Your task: Below is a listing; copy all of it exactly.

Source excerpt:

[Start]

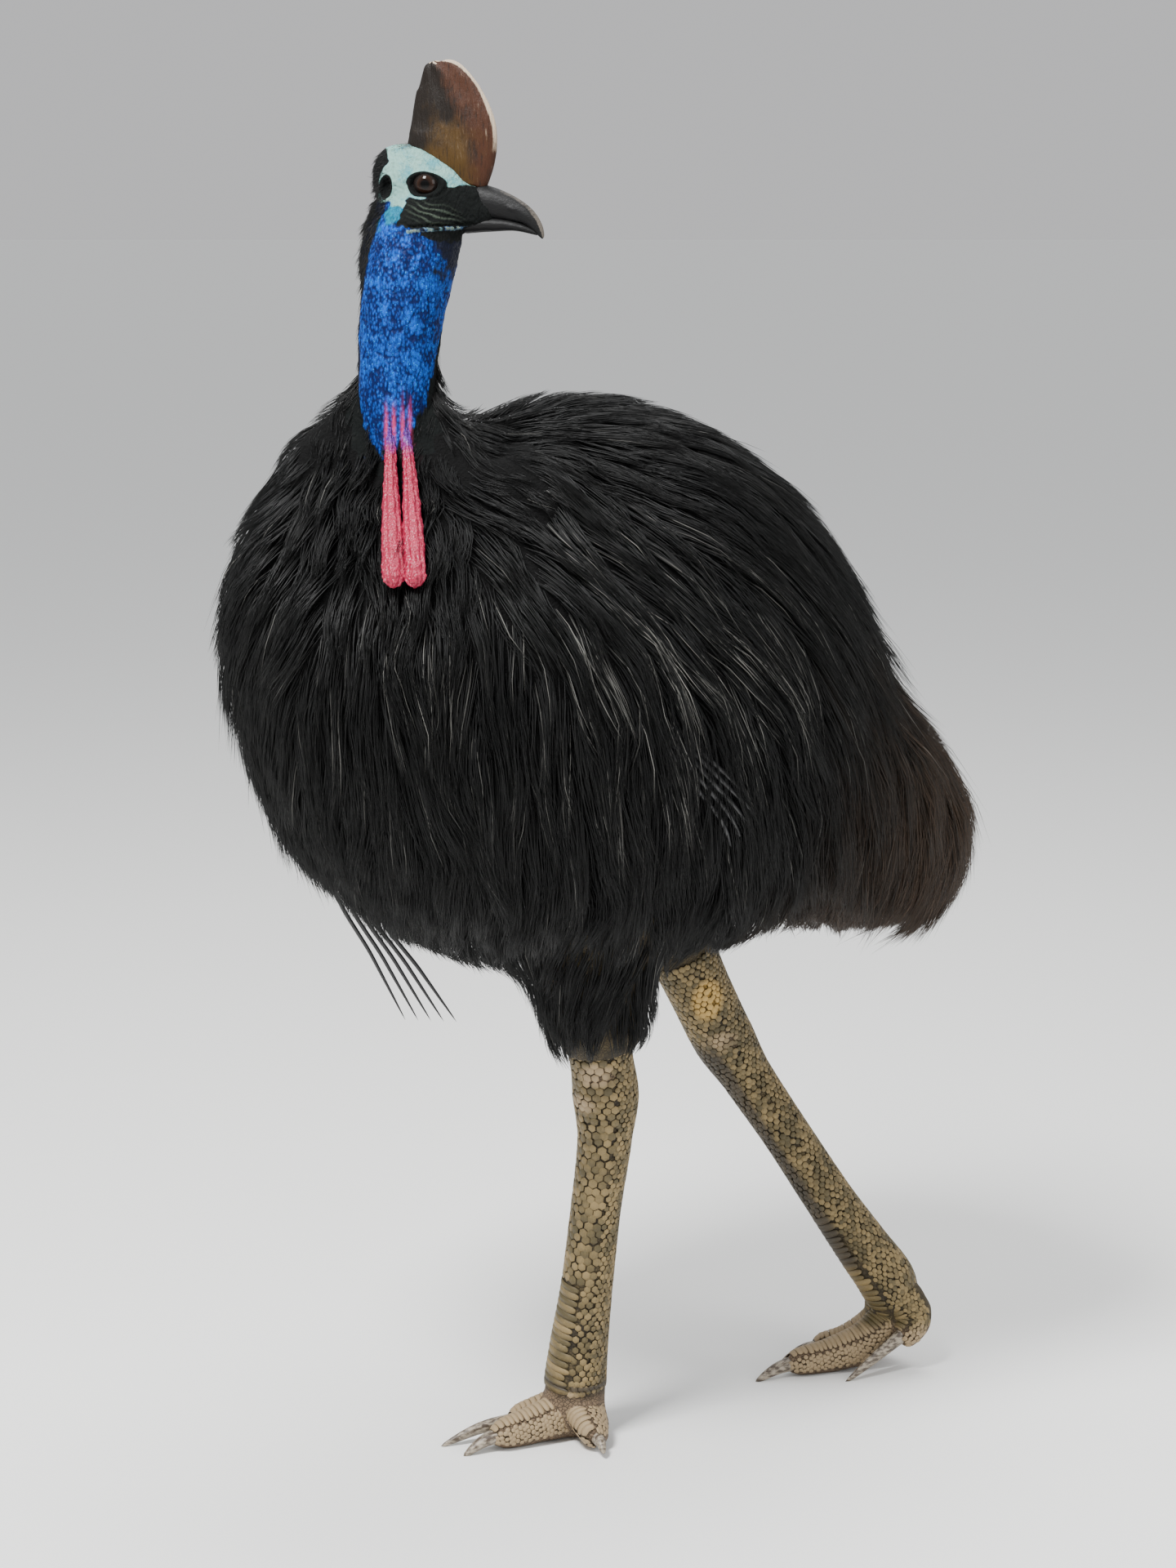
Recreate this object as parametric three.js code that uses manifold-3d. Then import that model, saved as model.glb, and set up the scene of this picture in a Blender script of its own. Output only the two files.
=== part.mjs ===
// Southern cassowary, adult and life size, stopped in mid stride with its head turned back to the left.
// Millimetres, +Z up, +X towards the bird's left side, -Y the way its body faces.
import * as THREE from 'three';
import { mergeVertices } from 'three/addons/utils/BufferGeometryUtils.js';
import Module from 'manifold-3d';

const wasm = await Module();
wasm.setup();

// Clear space between neighbouring pieces
const GAP = 0.3;
const WELD = 1e-4;

// The body's coat, measured from the heart, the middle of the body
const HEART = [0, 270, 850];
const BODY_HALF_WIDTH = 269;
const BODY_FULLNESS = 2.3;
// Reach of the side outline every 30 degrees, from the tail over the back, breast and belly
const BODY_REACH = [300, 275, 286, 318, 359, 494, 443, 393, 331, 292, 312, 480];
// The shoulders fall away from the neck: the side outline's angle there, how much and how narrowly
const SHOULDER = { angle: THREE.MathUtils.degToRad(124), slope: 0.79, power: 5.9 };
// The coat parts below the throat: the middle of the dip, and its depth as a share of the reach
const PARTING = { at: [70, -60, 1080], depth: 0.13, width: 0.28 };
// A plane that parts the tail coat from the torso: a point on it and its normal, towards the tail
const TAIL_PLANE = { at: [0, 455, 850], facing: [0, 0.94, -0.34] };
// The core under the locks, below the outline that their tips reach
const COAT_DEPTH = 27;

// Locks of the coat, in rings round the line from the heart to the foot of the neck
const LOCK_SEED = 2;
const LOCK_RING_ANGLES = [14, 32, 50, 69, 88, 107, 126, 145];
const LOCK_SPACING = 148;
const LOCK_LENGTH = 205;
const LOCK_HALF_WIDTH = 60;
const LOCK_HALF_THICK = 5;
const LOCK_ROOT = 9;
const LOCK_VARIETY = 0.14;
const LOCK_UNEVENNESS = 0.2;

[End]

Solution:
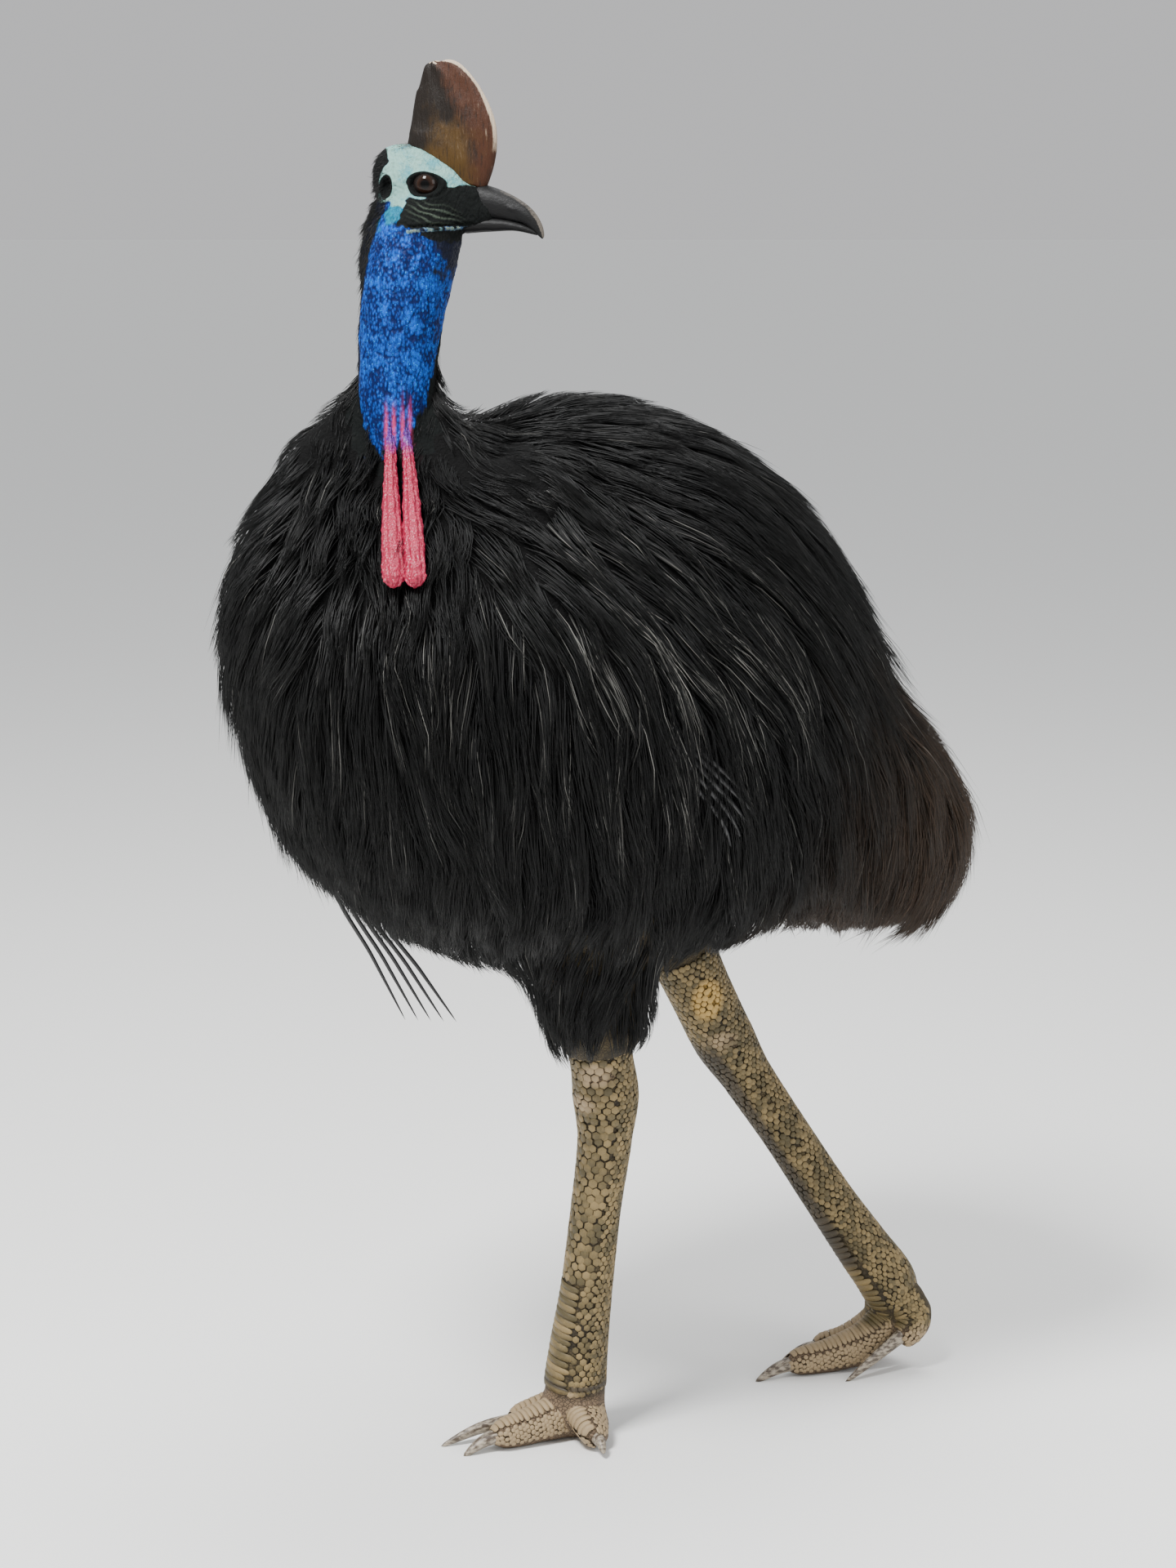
Recreate this object as parametric three.js code that uses manifold-3d. Then import that model, saved as model.glb, and set up the scene of this picture in a Blender script of its own. Output only the two files.
=== part.mjs ===
// Southern cassowary, adult and life size, stopped in mid stride with its head turned back to the left.
// Millimetres, +Z up, +X towards the bird's left side, -Y the way its body faces.
import * as THREE from 'three';
import { mergeVertices } from 'three/addons/utils/BufferGeometryUtils.js';
import Module from 'manifold-3d';

const wasm = await Module();
wasm.setup();

// Clear space between neighbouring pieces
const GAP = 0.3;
const WELD = 1e-4;

// The body's coat, measured from the heart, the middle of the body
const HEART = [0, 270, 850];
const BODY_HALF_WIDTH = 269;
const BODY_FULLNESS = 2.3;
// Reach of the side outline every 30 degrees, from the tail over the back, breast and belly
const BODY_REACH = [300, 275, 286, 318, 359, 494, 443, 393, 331, 292, 312, 480];
// The shoulders fall away from the neck: the side outline's angle there, how much and how narrowly
const SHOULDER = { angle: THREE.MathUtils.degToRad(124), slope: 0.79, power: 5.9 };
// The coat parts below the throat: the middle of the dip, and its depth as a share of the reach
const PARTING = { at: [70, -60, 1080], depth: 0.13, width: 0.28 };
// A plane that parts the tail coat from the torso: a point on it and its normal, towards the tail
const TAIL_PLANE = { at: [0, 455, 850], facing: [0, 0.94, -0.34] };
// The core under the locks, below the outline that their tips reach
const COAT_DEPTH = 27;

// Locks of the coat, in rings round the line from the heart to the foot of the neck
const LOCK_SEED = 2;
const LOCK_RING_ANGLES = [14, 32, 50, 69, 88, 107, 126, 145];
const LOCK_SPACING = 148;
const LOCK_LENGTH = 205;
const LOCK_HALF_WIDTH = 60;
const LOCK_HALF_THICK = 5;
const LOCK_ROOT = 9;
const LOCK_VARIETY = 0.14;
const LOCK_UNEVENNESS = 0.2;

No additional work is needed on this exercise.